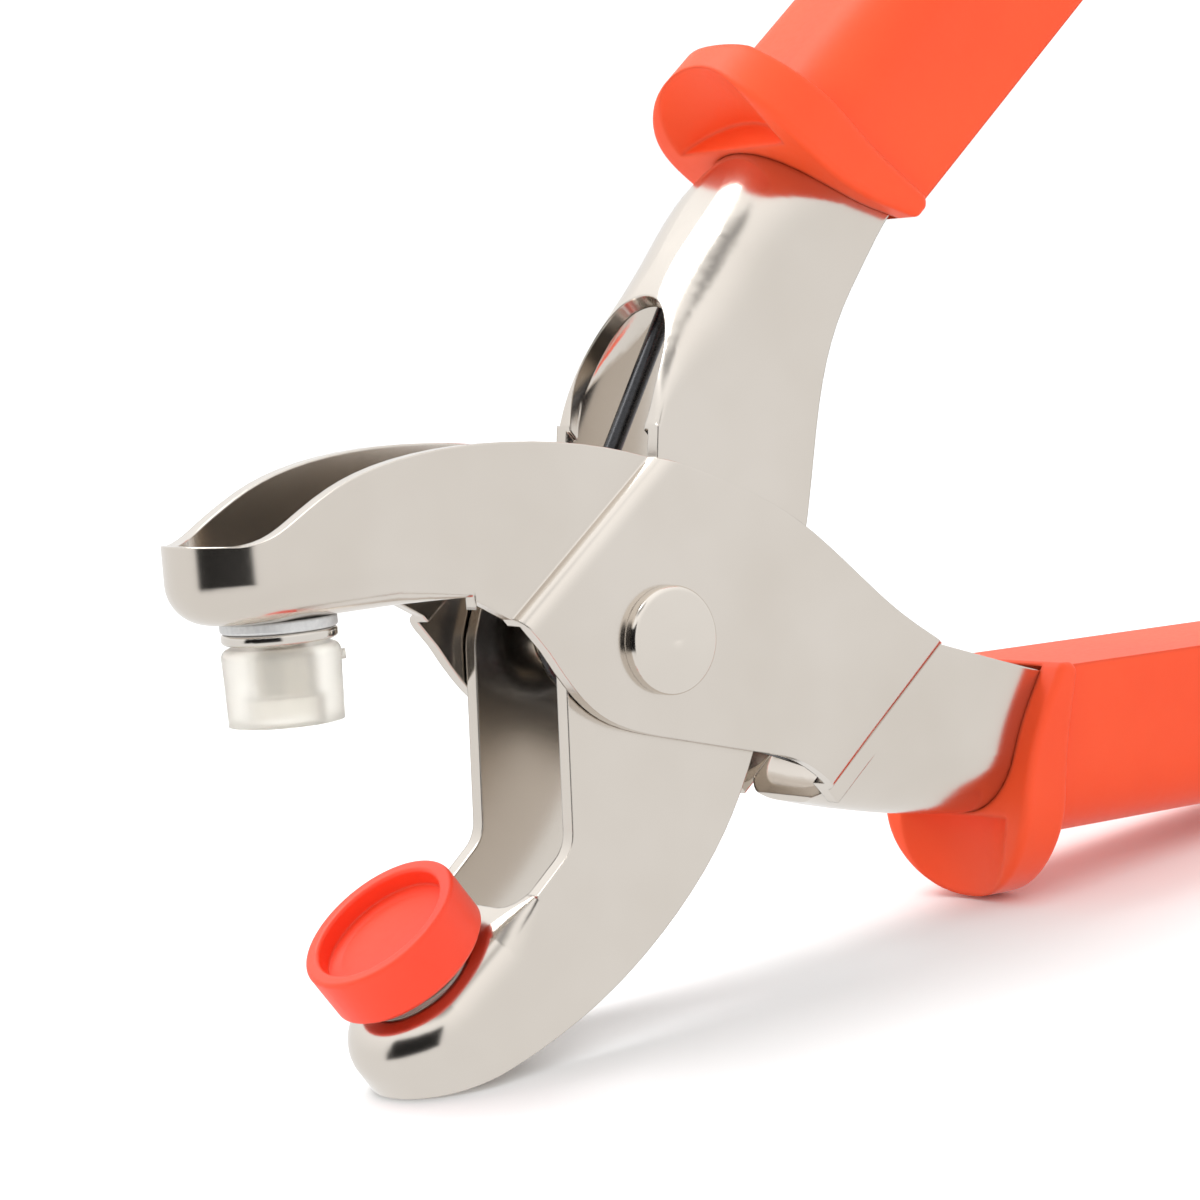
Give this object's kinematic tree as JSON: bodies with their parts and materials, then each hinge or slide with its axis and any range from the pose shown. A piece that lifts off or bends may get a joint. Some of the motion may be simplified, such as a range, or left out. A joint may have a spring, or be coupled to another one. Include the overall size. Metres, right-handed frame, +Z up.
{
  "type": "rivet setter",
  "caption": "Spring-open hand plier that presses rivets and snaps between a clear die cap and a shallow die cup, with two vinyl grips.",
  "frame": {"origin": "middle of the tool's footprint, in the plane it stands on", "axes": "+Z up, X along the tool with the jaws at -X, Y along the pivot rivet"},
  "size_m": [0.1623, 0.0241, 0.1251],
  "materials": {
    "plated_steel": "satin-bright nickel plate on stamped sheet",
    "rivet_steel": "bright nickel plated rivet",
    "washer_steel": "dull grey plated washer",
    "die_steel": "bright nickel plated turned steel",
    "spring_steel": "oiled black spring wire",
    "clear_plastic": "frosted translucent moulded plastic",
    "orange_plastic": "satin moulded plastic",
    "grip_vinyl": "soft dipped vinyl with a slight sheen"
  },
  "bodies": {
    "outer": {"outer_lever": "plated_steel", "pivot_rivet": "rivet_steel", "rivet_washer": "washer_steel", "spacer_sleeve": "die_steel", "return_spring": "spring_steel", "lower_grip": "grip_vinyl", "upper_die_post": "die_steel", "upper_die_washer": "washer_steel", "upper_lock_washer": "washer_steel", "upper_post_nut": "die_steel"},
    "inner": {"inner_lever": "plated_steel", "upper_grip": "grip_vinyl", "lower_die_post": "die_steel", "lower_die_washer": "washer_steel", "lower_lock_washer": "washer_steel", "lower_post_nut": "die_steel"},
    "cap": {"clear_cap": "clear_plastic"},
    "cup": {"orange_cup": "orange_plastic"}
  },
  "joints": [
    {"name": "jaw_pivot", "type": "hinge", "parent": "outer", "child": "inner", "pos_m": [-0.03325, 0, 0.03828], "axis": [0, 1, 0], "range_deg": [0, 36], "stiffness_Nm_per_rad": 0.95, "springref_deg": -36.1, "deforming": ["return_spring"]},
    {"name": "cap_spin", "type": "hinge", "parent": "outer", "child": "cap", "pos_m": [-0.0713, 0, 0.04174], "axis": [-0.0722, 0, -0.9974], "continuous": true},
    {"name": "cup_spin", "type": "hinge", "parent": "inner", "child": "cup", "pos_m": [-0.06335, 0, 0.01434], "axis": [-0.5278, 0, 0.8493], "continuous": true}
  ]
}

____

# THE PROBLEM
Compute how many lines include the string "axis", then give that number by itself.

# THE SOLUTION
4